O Globo
O país é mais que uma empresa exportadora.
Tem princípios, política externa e responsabilidades continentais
O grande tema da conversa de Trump e Lula foi
comercial: as tarifas de 50% impostas ao Brasil. Um dos aspectos mais
discutidos antes desse encontro foi a química entre os dois presidentes.
Todo o respeito pela questão comercial e suas
consequências: empresas que podem falir, pessoas que podem perder o emprego.
Todo o respeito pela química humana, algo que encanta os brasileiros, pois em
nossa cultura é aconselhável se tornar amigo para realizar as coisas.
Apesar das ressalvas, é preciso admitir algo que só um alto nível de abstração pode ignorar: barcos de guerra, um porta-aviões, foguetes, submarino e 10 mil homens estão na costa da Venezuela — o poderio militar americano parece se concentrar na América do Sul. Exportar mercadorias nos mantém vivos e empregados. Mas o país é mais que uma empresa exportadora. Tem princípios, política externa e responsabilidades continentais.
Teremos de refletir como nos colocamos diante
dessa nova versão da Doutrina Monroe, lançada em 1823, cuja síntese ficou
conhecida pelo lema “América para os americanos”. Na época em que foi lançado,
era um lema de defesa contra as investidas coloniais europeias.
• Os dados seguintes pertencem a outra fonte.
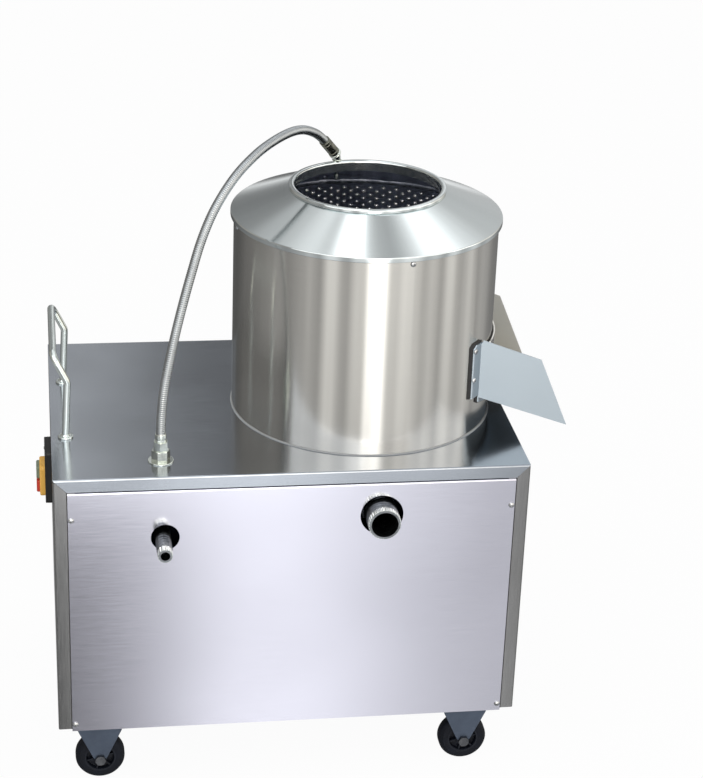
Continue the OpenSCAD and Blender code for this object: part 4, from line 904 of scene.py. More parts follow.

Maduro é um ditador sanguinário como Saddam
Hussein. Isso não nos impede de reconhecer que a guerra do Iraque foi um erro.
Em Kuala
Lumpur, Lula se dispôs a mediar o conflito entre Estados Unidos e
Venezuela. Oferta perigosa. A experiência com Maduro nas eleições foi negativa.
O Brasil se empenhou na preparação, monitorou o dia do pleito e, diante das
trapaças de Maduro, não teve outro caminho, exceto pedir as atas para saber
quem tinha realmente vencido. Nesse pedido, estava ao lado da Colômbia e do
México. Maduro simplesmente se recusou e ainda fez comentários irônicos sobre o
Brasil.
Esse é um dos lados do conflito. No outro,
está Donald Trump, um homem que num meme se fantasia de rei pilotando um avião
e despejando excrementos humanos em manifestantes pacíficos. Em síntese: são
dois antagonistas pouco confiáveis e avessos à diplomacia, o que torna inútil a
ideia de mediação. Talvez o melhor caminho seja reunir os líderes da América
Latina que ainda se movem dentro de um certo padrão de lógica e conseguir uma
posição coletiva.
A investida americana para derrubar Maduro
não visa apenas ao petróleo. A Chevron teve autorização de Trump para seguir
operando na Venezuela. O que está em jogo agora nessa versão da Doutrina Monroe
é também a presença da China. Trump se deu conta do avanço chinês nas relações
comerciais na criação da estrutura da Nova Rota da Seda e quer mudar o jogo. É
outro tema delicado para o Brasil, que me lembra um pouco a Segunda Guerra
Mundial, quando Getúlio Vargas oscilava entre os alemães e os Aliados. Esse equilíbrio
lhe valeu, ao pender para os aliados, a construção da Companhia Siderúrgica
Nacional e da Vale do Rio Doce.
Mesmo com as diferenças de contexto, o Brasil
pode tirar proveito dessa rivalidade, e Lula mencionou sua equidistância em
Kuala Lumpur. O encontro na Malásia abriu uma nova fase. Os governos já se
conhecem e dialogam. É preciso refletir muito sobre os próximos passos: o que
queremos além da queda das tarifas e da suspensão da Lei Magnitsky? Antes de
toda essa confusão, tínhamos nos esquecido de fazer política com os Estados
Unidos. Um lapso que nos custou caro.